The removal of the power of psychiatrists to discharge you from hospital without removing you from a section. On a previous occasion, I was discharged from hospital leaving me on the section for the remaining period of several weeks, so that I had to go back for a ‘ward round’ every week and the slightest thing I did wrong could lead to me going back to hospital (which it did). My current psychiatrist now says that he is inclined to let my six months section elapse, even though I will probably have over four months left to go!
The democratisation of the tribunal system. Patients, their relatives and members of staff should be able to elect members of the Mental Health Review Tribunal, which is currently a quango that chooses all three people who sit on tribunals.
The presumption at tribunals that patients are ‘innocent until proven guilty’. At present, it is the other way round.
The right of patients at tribunals to cross-examine members of staff who have written false statements about us in our notes. At present, statements in my notes are treated as facts, even though some nurses are on the side of big business in the class struggle, and deliberately tell lies about me.
Hot meals three times a day, including porridge for breakfast and a choice of vegetarian/vegan meals for lunch and dinner. The extreme cruelty of the livestock industry means that many patients would switch to a vegetarian diet if they were given the opportunity to try good examples of such food. However, the powers that be would prefer that we feel guilty about the food we eat, so generally provide much higher quantities and choice of meat dishes than vegetarian ones. The better vegetarian options only come in half dishes (a quarter of the quantity of meat dishes) at Manchester Royal Infirmary, where I am usually incarcerated (and am now), and we have sandwiches for lunch (usually none of which are suitable for vegans).
Large quantities of milk from cows that were not given any genetically modified (GM) feed. It was discovered that all supermarkets’ own-brand milk and other dairy products came from cows given partially GM feed – without customers being aware of it – with the sole exceptions of the Co-op and Marks & Spencer. Direct action activists got organised and blockaded every Sainsbury’s depot in the early hours of one morning, attaching themselves to each other with long metal bars which the police could not shift. No Sainsbury’s milk appeared that morning, and as a result, you can buy Cravendale milk, which lasts seven days once opened and tastes nicer. Milk (as long as it is GM-free) is good for you, so enough milk should be supplied to wards, rather than severely rationing it, as often happens.

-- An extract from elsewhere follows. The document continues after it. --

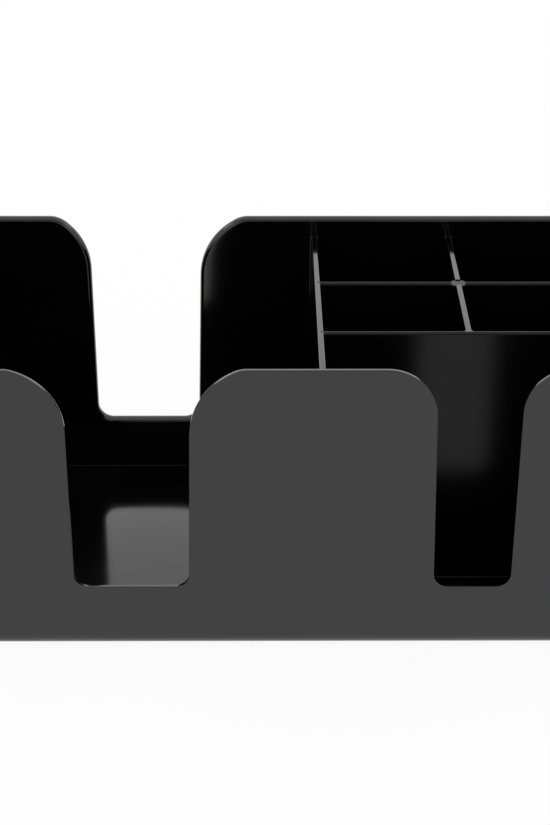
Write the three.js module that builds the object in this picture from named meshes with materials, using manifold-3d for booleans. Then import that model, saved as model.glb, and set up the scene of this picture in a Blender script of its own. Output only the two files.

The scrapping to New Labour's proposed Mental Health Bill, which would allow people to be locked up in psychiatric wards on the basis that they may commit a crime at some point in the future, and would allow former psychiatric patients to be forcibly injected against their will in the community. I have set up a discussion group against this Bill, http://groups.yahoo.com/group/anti-mental-health-bill, to prepare for civil disobedience by mobilising people outside someone’s home when someone is threatened with injection against their will, like with the ‘bailiff busters’ in the mass non-payment campaign that defeated the poll tax.